Movie Pirates of the Caribbean: Exploring Illegal Streaming Cyberlockers
The 12th International AAAI Conference on Web and Social Media (ICWSM)
pdf
This repository contains the algorithms for pages' HTML similarity that we used in the technical paper and additionally, freebies are the correlation matrices/heatmaps.
To understand the specific meaning of each method, see the paper from [Gottron], Clustering Template Based Web Documents at ECIR conference, 2008.
- A label vector method for counting how many times each possible tag appears, which converts the document D in a vector v(D) of fixed dimension N as the number of possible tags is limited.
- The Longest Common Tag sub-Sequence method uses the distance of two documents expressed based on their longest common tag subsequence.
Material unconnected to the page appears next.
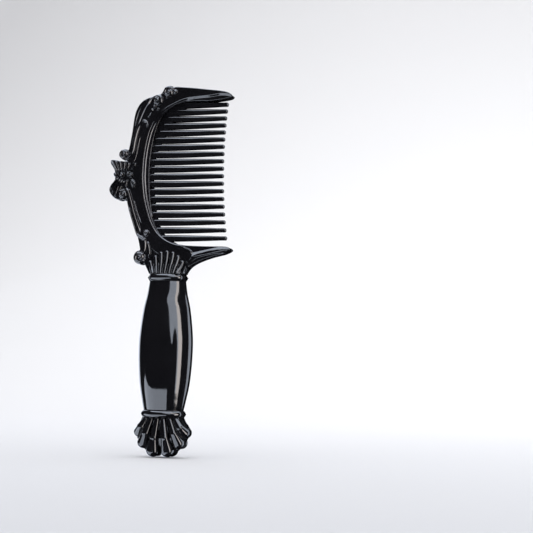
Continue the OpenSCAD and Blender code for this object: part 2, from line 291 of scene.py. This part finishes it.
# ---------------------------------------------------------------- meshes


def add_object(name, mesh):
    obj = bpy.data.objects.new(name, mesh)
    bpy.context.scene.collection.objects.link(obj)
    return obj


def mesh_object(name, points_mm, faces, crease=None):
    """Object from points in millimetres. Edges sharper than crease, in degrees, stay sharp."""
    mesh = bpy.data.meshes.new(name)
    mesh.from_pydata((np.asarray(points_mm) * MM).tolist(), [], faces)
    mesh.validate()
    mesh.shade_smooth()
    if crease:
        mesh.set_sharp_from_angle(angle=math.radians(crease))
    mesh.update()
    return add_object(name, mesh)


def solid_from_field(name, field, low, high, cell=CELL):
    """Closed mesh of where field is negative, its points moved onto the field's zero."""
    band = 3 * cell
    low, high = np.array(low, float), np.array(high, float)
    counts = np.ceil((high - low) / cell).astype(int) + 1
    axes = [low[i] + cell * np.arange(counts[i]) for i in range(3)]
    p = np.stack(np.meshgrid(*axes, indexing="ij"), axis=-1)
    values = np.clip(field(p), -band, band).astype(np.float32)
    for i in range(3):
        edge = np.take(values, [0, -1], axis=i)
        assert (edge > 0).all(), f"{name} reaches the edge of its grid"
    grid = openvdb.FloatGrid(background=band)
    grid.copyFromArray(values)
    grid.gridClass = openvdb.GridClass.LEVEL_SET
    points, _, quads = grid.convertToPolygons(isovalue=0.0, adaptivity=0.0)
    points = low + points.astype(float) * cell
    for _ in range(3):
        points = step_to_zero(points, field, cell)
    return mesh_object(name, points, quads[:, ::-1].tolist())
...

Note that we use difflib's SequenceMatcher to find any contiguous matching blocks from the two sequences and then calculate the longest sequence of tags that appear in the same order in both original sequences.
Some of the code is extracted from https://github.com/TeamHG-Memex/page-compare and adapted to our input format requirements. Crawler (crawler.py) and output to json/csv by @algarecu, P-R (score-compare-tags.py) corrected from original.
- The public tag sequence shingle method. Useful to overcome the computational costs of the previous distance techniques, as this method uses shingles.